My weekend has begun. It mostly begins on Thursday evenings when all classes are done. What I’ve been doing since then out of class work is scouring the internet for new places to visit. My search has led me to the Scott Joplin’s House in St. Louis and the Pulitzer Foundation for the Arts Centre also in the city. I have tonight to get much of my course work out of the way then take to the road. I can’t think of something more fun to do this weekend.

Now, those interested in Fela’s ballads should do well to check this out. One of his most famous slow jamz is titled Trouble Sleep Yanga Wake Am as well as Dog Eat Dog and Observation is No Crime. Needless to say, I’m so extremely jealous of those discovering Fela’s music for the very first time. Even for me listening to them again in intervals of weeks, I still get the same thrills of the very first time. Enjoy the weekend, good people.

Note on photo: Seen at the International Institute last week. I never knew that Joseph Pulitzer was an immigrant. He came into the country from Hungary.

Be My Man

A single off Asa’s new album got me dancing. Hope you like it.

On Fela Kuti

In within constant replays of Fela’s Don’t make me garan garan and a complete album from the cast recording of Fela! on Broadway on my laptop, my flatmate stopped to wonder what I was listening to that sounded so nice as a mixture of jazz and something he couldn’t place. I told him it was Fela, Nigeria’s famous musical export to the world, and the subject of a coming biopic as well as a multi-award winning play on Broadway.

What I’ve found out within interactions with Americans here so far is not only the ignorance about who Fela was, what he stood for, and how great his influence was, and has now become, but also the depth and greatness of his music and legacy. This is a generalization, I realize. After all, the Broadway play captured the attention of the world and won three Tony awards last year, and has had the participation and support of top Hollywood players including Jay-Z, Patti LaBelle, Jada Pinkett Smith and a few others, and there is a biopic in the making, also by an American film company. It is mainly the young people on campuses that I’d naively expected to have at least got wind of the man’s story in the news enough to be somehow a little interested. Now I know that it is too much to expect that so early (less than two decades) after the man’s death, his name would have become such a household one for young music lovers in the country where he himself was mostly influenced to his style of music.

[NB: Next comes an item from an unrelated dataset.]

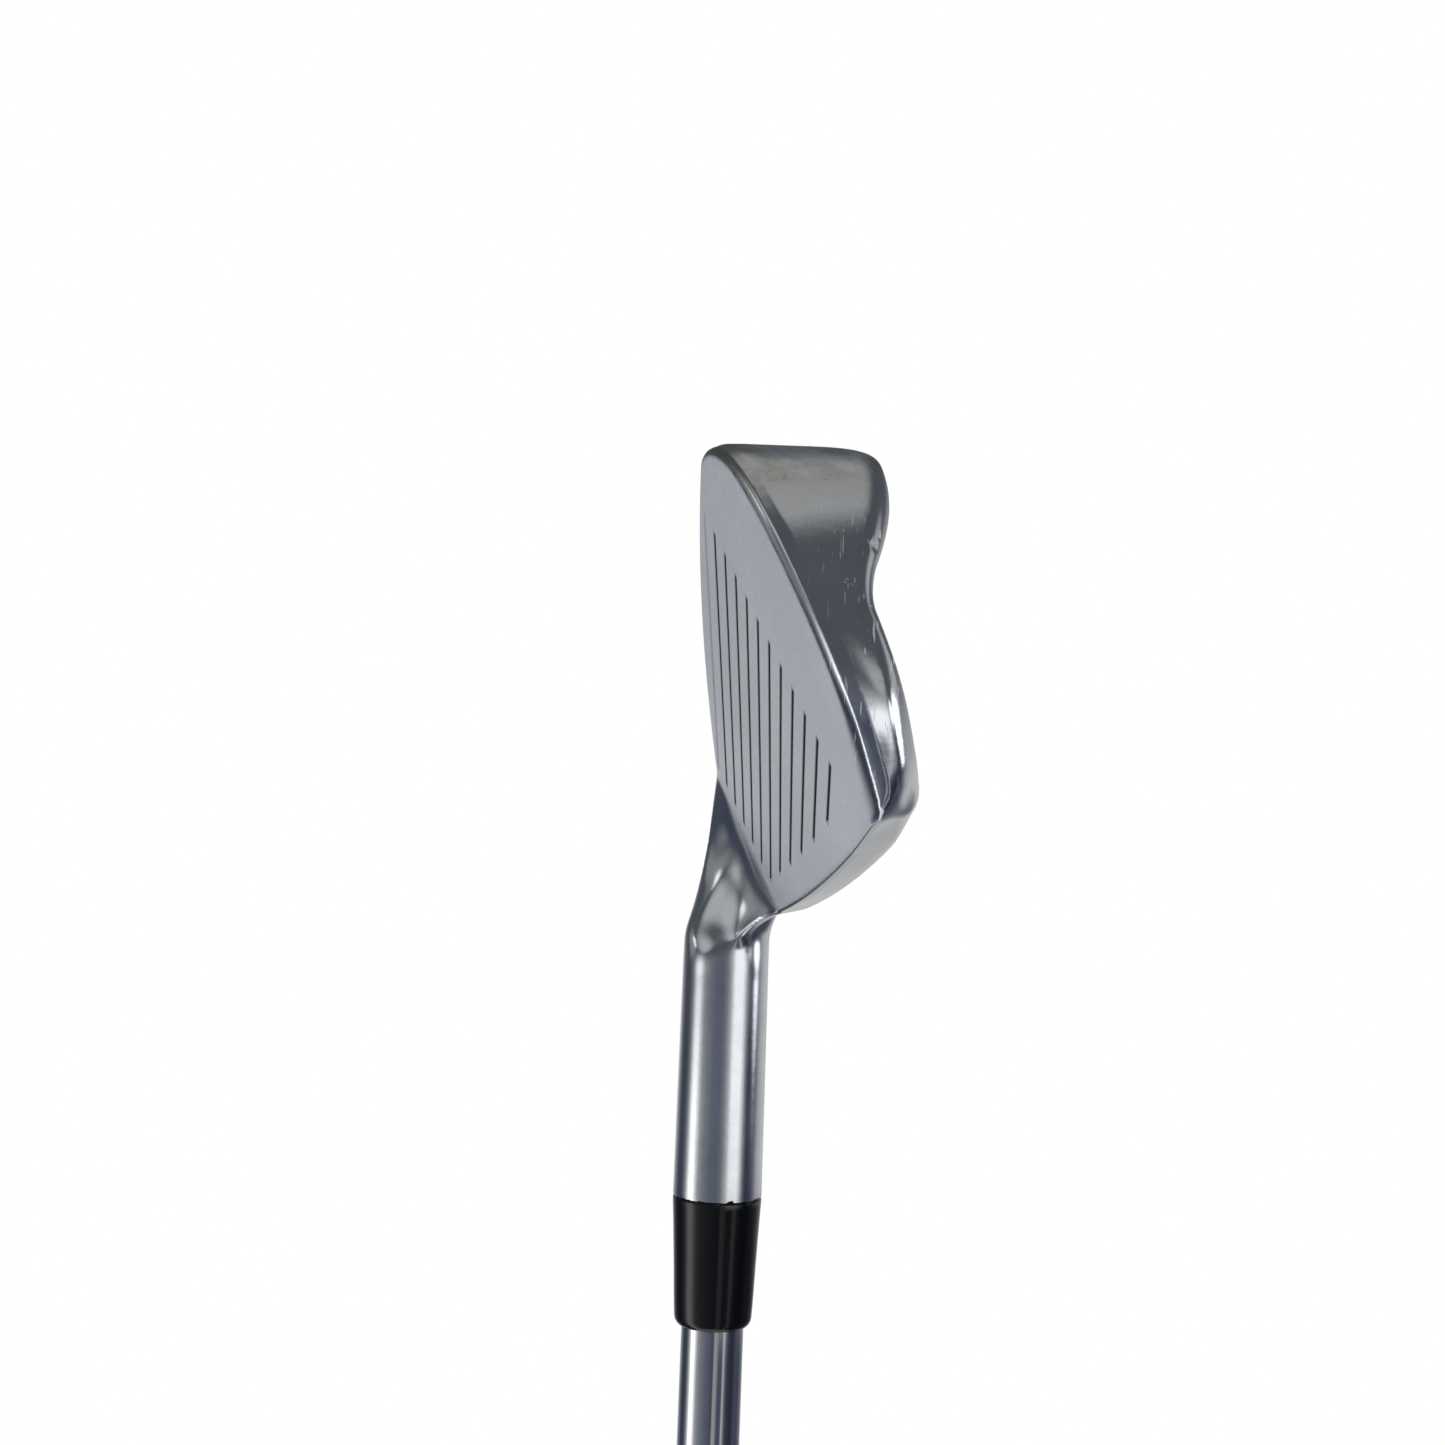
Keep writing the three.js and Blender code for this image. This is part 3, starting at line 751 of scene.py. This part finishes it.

Fela Kuti would have been 72 on the 15th of this month. A series of events called Felabration are now taking place in Lagos and other spots in the world to celebrate the man, his music and his legacy.

Photo credit: http://www.therealfemioke.com/dbFemi5/?p=189

Going Way Back

I stumbled on a pack of seven albums of a legend called Odolaye Aremu a few weeks ago and my life has never been the same again. The famous exponent of a brand of poetry/music/chant called Dadakuada recorded more than two dozen albums of his brand of art between 1977 and 1990 in Ibadan. He himself is a product of the town of Ilorin. His art spanned decades of politics, religion, social issues, love, lust, feud and music itself, and my first intimations of it must even be earlier than I can even pinpoint, way back to pre-youth, when music was played only on record plates. The reproduction of the albums by the original production company (ORC) in Ibadan for mass distribution in today’s world there is a very welcome development. I’ve particularly had a very pleasant time reconnecting with the curious mix of musical styles hidden within the vein of this particular peculiar art form never since reproduced on this scale by any other indigenous artist before and since the death of Odolaye.

Dadakuada stands in equal stead with Apala, Awurebe, Ijala, amongst many other distinct indigenous styles of musical poetry from the sixties that have all but died off in their original forms. Thanks to digital technology, we still have enough of them now to remind us of the richness of Yoruba poetry, especially of the performance kind that, though commercialized, retained much of their original distinctness.